Men didn’t go to war and stay merchants

Dorothy Dunnett - Niccoló Rising

Historical fiction isn’t all that different from fantasy: It’s all about the world building, except you use one of the real worlds instead of building a new one.  Historical novels can perhaps skip the 20 pages explaining what, where and why France is, but they have to describe their world in detail all the same: The context is half the story, half the appeal.

The context in Niccoló Rising by Dorothy Dunnett is Flanders and Italy in the 15th century, a context that deserves a protagonist who could walk out of a renaissance painting.  One of those whose ambitious eyes shine out across the centuries, as if they’re asserting a right to run our world as well.

Niccoló will eventually end up in a painting like that, no doubt, but in this first of many novels in the House of Niccoló series he’s just a clever apprentice, who manouvers his way into becoming some sort of merchant/mercenary/courier/spy.

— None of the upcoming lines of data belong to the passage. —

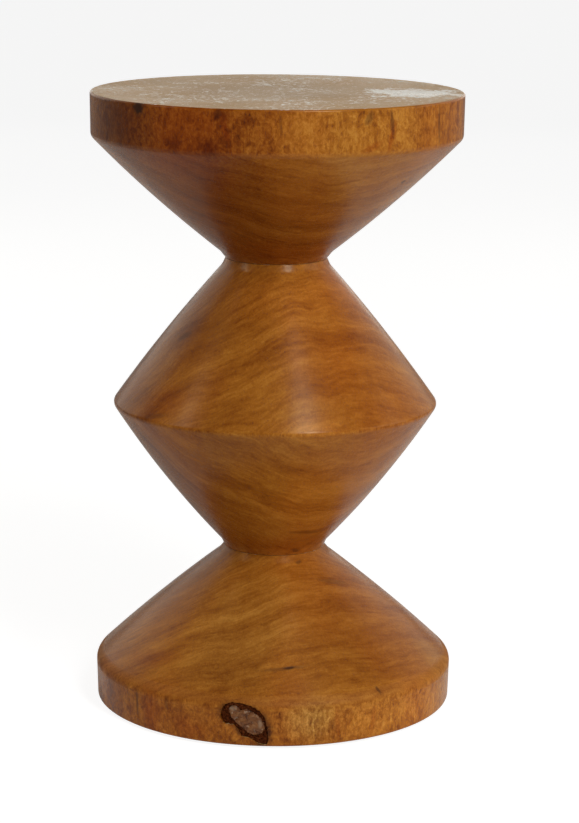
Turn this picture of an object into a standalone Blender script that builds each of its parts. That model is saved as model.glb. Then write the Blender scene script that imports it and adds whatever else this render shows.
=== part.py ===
"""A turned hardwood side table, 300 mm across and 502 mm high.

Three turned sections of one log stand on each other: a top disc on a downward cone, a double cone,
and a cone on a base disc. Their end grain meets at two narrow necks, and a thick dowel is glued into
each neck. A dead knot, its branch wood ringed with bark, sits in the rim of the base. Four felt pads,
each half sunk into a shallow socket, carry the table.

The origin is on the turning axis at floor level, +Z is up, and -Y is the front, where the knot is.
"""

import math

import bmesh
import bpy
from mathutils import Matrix, Vector

MM = 0.001

# Heights of the turned body above its own underside, which the felt pads hold off the floor.
PAD_STANDOFF = 2.0 * MM
BASE_RIM_HEIGHT = 33.5 * MM
LOWER_NECK_HEIGHT = 127.0 * MM
WAIST_HEIGHT = 247.5 * MM
UPPER_NECK_HEIGHT = 366.0 * MM
TOP_RIM_FOOT_HEIGHT = 465.0 * MM
BODY_HEIGHT = 500.0 * MM

# Radii about the turning axis.
BASE_FOOT_RADIUS = 146.0 * MM
BASE_RIM_RADIUS = 147.0 * MM
NECK_RADIUS = 41.3 * MM
WAIST_RADIUS = 132.5 * MM
TOP_RIM_FOOT_RADIUS = 149.5 * MM
TOP_RADIUS = 150.0 * MM

# Each cone turns steeper over its last stretch to a neck. These are its radii where that stretch begins.
FLARE_HEIGHT = 6.0 * MM
BASE_CONE_FLARE_RADIUS = 46.2 * MM
LOWER_CONE_FLARE_RADIUS = 44.2 * MM
UPPER_CONE_FLARE_RADIUS = 43.9 * MM
TOP_CONE_FLARE_RADIUS = 46.0 * MM
FLARE_ROUNDING = 12.0 * MM

# How far each cone bows outwards from a straight side, at its middle.
BASE_CONE_BOW = 1.7 * MM
LOWER_CONE_BOW = 3.4 * MM
UPPER_CONE_BOW = 2.0 * MM
TOP_CONE_BOW = 2.3 * MM

# Rounding of the turned edges.
FOOT_ROUNDING = 2.0 * MM
BASE_RIM_ROUNDING = 5.5 * MM
WAIST_ROUNDING = 3.8 * MM
TOP_RIM_ROUNDING = 6.5 * MM
TOP_EDGE_ROUNDING = 1.8 * MM

# The dowels and their bores. GAP is the glue line that every two touching pieces keep.
GAP = 0.3 * MM
DOWEL_RADIUS = 19.0 * MM
DOWEL_LENGTH = 110.0 * MM
DOWEL_CHAMFER = 3.0 * MM
BORE_EXTRA_DEPTH = 3.0 * MM

# The felt pads, each half sunk into a shallow socket.
PAD_COUNT = 4
PAD_RADIUS = 16.0 * MM
PAD_SUNK = 2.0 * MM
PAD_RING_RADIUS = 118.0 * MM
PAD_FIRST_ANGLE = math.radians(45)
PAD_ROUNDING = 0.6 * MM

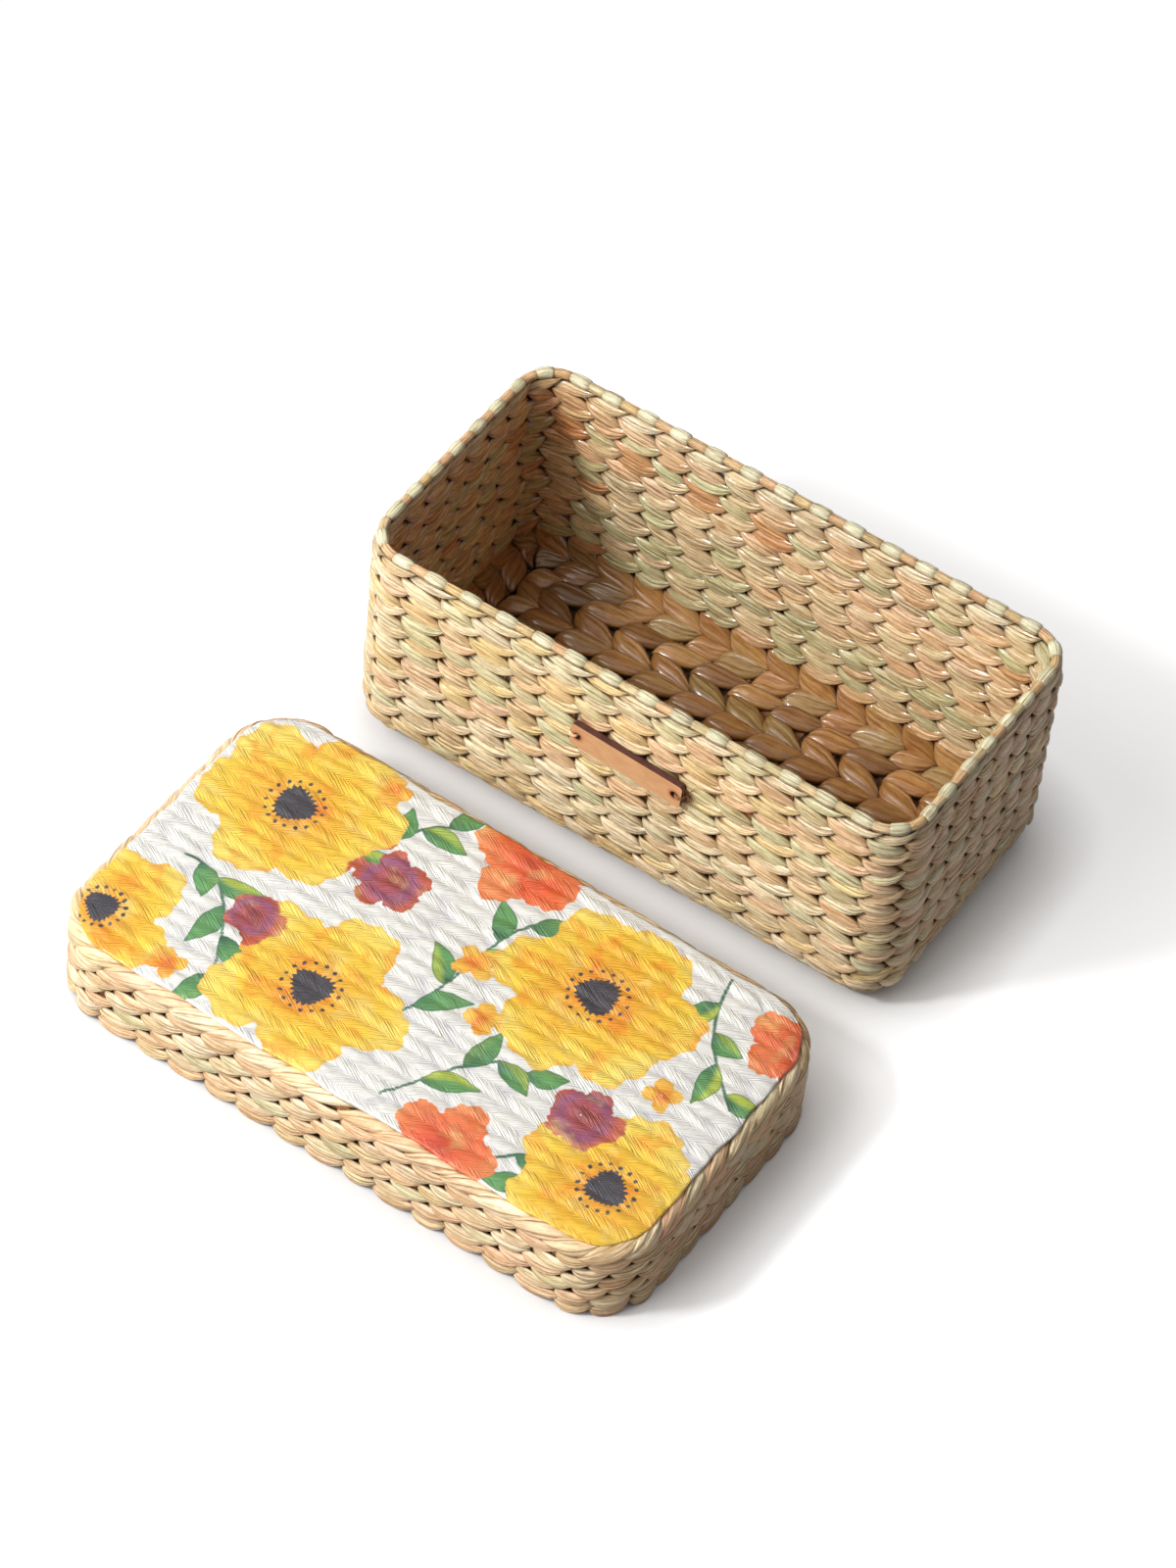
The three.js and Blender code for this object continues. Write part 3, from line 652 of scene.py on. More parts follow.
reedTints = {
    "straw": linear(233, 209, 166),
    "cream": linear(241, 223, 187),
    "peach": linear(238, 204, 164),
    "green": linear(223, 214, 172),
    "yellow": linear(234, 208, 154),
    "rust": linear(216, 164, 114),
    "sage": linear(214, 206, 160),
    "apricot": linear(237, 198, 153),
    "tan": linear(202, 156, 98),
    "olive": linear(178, 148, 92),
    "brown": linear(190, 140, 80),
    "dark": linear(160, 116, 68),
    # gap is the painted shade seen through the weave's gaps, worn by the linings
    "gap": linear(104, 64, 38),
    "pillow": linear(236, 229, 194),
}
reedMixes = {
    "outer": [("straw", 0.28), ("cream", 0.22), ("peach", 0.26), ("green", 0.14), ("yellow", 0.1)],
    "lid": [("cream", 0.34), ("peach", 0.4), ("straw", 0.2), ("green", 0.06)],
    "shoulder": [("cream", 0.36), ("peach", 0.42), ("straw", 0.22)],
    "inner": [("straw", 0.26), ("apricot", 0.24), ("sage", 0.26), ("peach", 0.12), ("rust", 0.03),
              ("cream", 0.09)],
    "brown": [("tan", 0.34), ("olive", 0.22), ("brown", 0.36), ("dark", 0.08)],
}


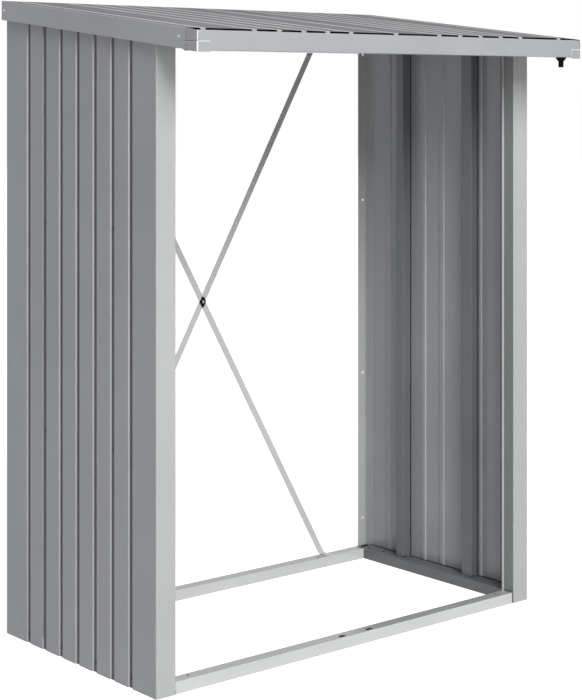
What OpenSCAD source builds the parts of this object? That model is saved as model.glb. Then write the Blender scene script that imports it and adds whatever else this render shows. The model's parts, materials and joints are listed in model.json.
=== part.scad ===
// Open-fronted steel log store: two ribbed side walls, a lean-to ribbed roof with a
// front gutter and spout, a base frame, and a flat cross brace over the open back.
// X runs across, Y from front to back, Z up. The origin is under the middle of the roof.

/* [Overall] */
// Width over the outer faces of the two walls
store_w = 1530; // [1200:1:2000]
// Depth of the walls, from the face of the front posts to the back of the rear posts
store_d = 803; // [650:1:1100]
// Height of the roof's upper edge at the back
back_h = 1990; // [1500:1:2500]
// How much lower the roof's upper edge is at the front
roof_fall = 116; // [80:1:180]

/* [Roof] */
// How far the roof reaches past each wall
roof_side = 20; // [14:1:60]
// How far the roof reaches past the front posts
roof_front = 216; // [150:1:300]
// Play between the rear posts and the back fascia
fascia_play = 0; // [0:0.5:40]
// Distance from the outer face of a wall to the last groove of the roof
edge_groove_inset = 35.4; // [30:0.1:50]
// How far the roof sheets stop short of the gutter's front
sheet_setback = 50; // [30:1:70]
// Height of the side and back fascias
fascia_h = 60; // [45:1:90]
// Width of the fascias' top flange
fascia_flange = 16; // [10:1:30]

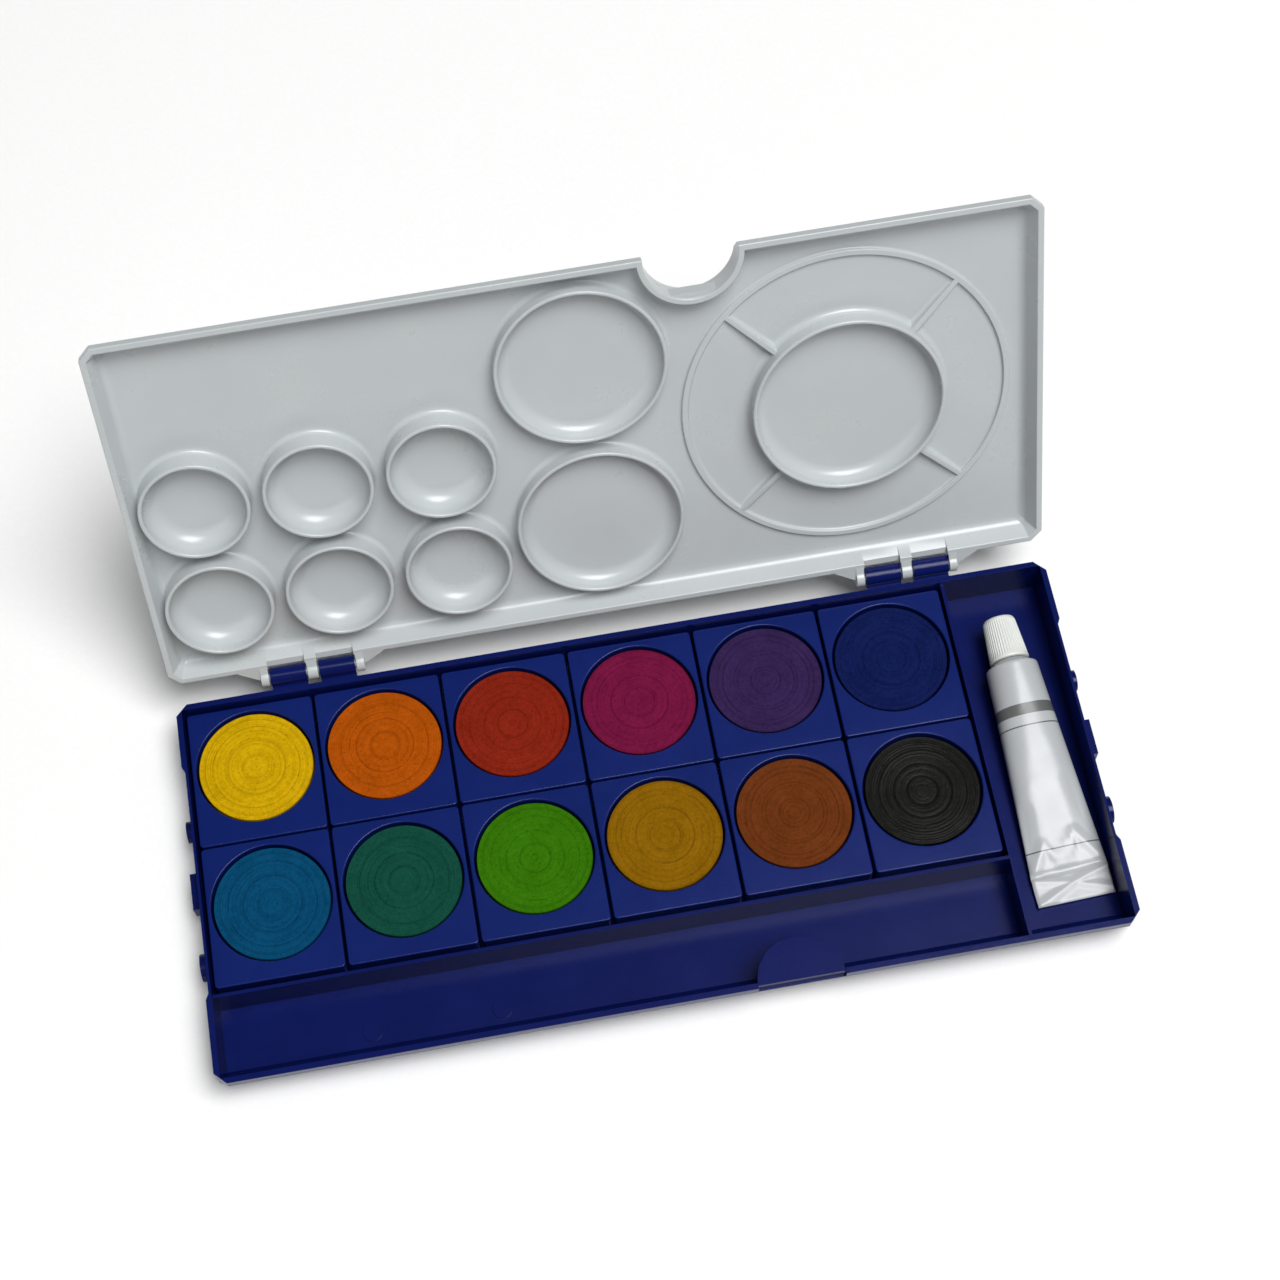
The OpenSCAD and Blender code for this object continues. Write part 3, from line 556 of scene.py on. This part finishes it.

I enjoyed the novel a lot, partly because of how vividly it paints mid-15th century Europe.  But the more I think about it, the less I want to read the followups.  Niccoló is too perfect.  Despite being maybe 20, he’s absolutely brilliant, knows everything that happens in any court or banking house in Europe, can trick anyone, pull any string to make anything happen, and is a fantastic lover.

The novel says he’s flawed, but I see no sign of it.  I see a wish-fulfillment fantasy. Which can be fun, but not fun enough to last eight long novels.

3 Responses to Men didn’t go to war and stay merchants

  1. Judith Newman says:

    Can I recommend you keep reading, at least the next couple…the flaws begin to appear. Even at the end of eight, I’m not sure I know who Claes really is

  2. Perhaps! I’m right on the balance point here, so it doesn’t take much to convince me to read on.

  3. Simon Hedges says:

    In both Dunnett’s historical series, the protagonist appears to be pretty much up together in the first book, but gets more issues as the series progress. And in House of Niccolo there are two questions – whether and how Niccolo is flawed, and whether and how everyone else thinks he is flawed. After all, he just got together with a woman who he has viewed since chilhood as a mother figure. Issues, much?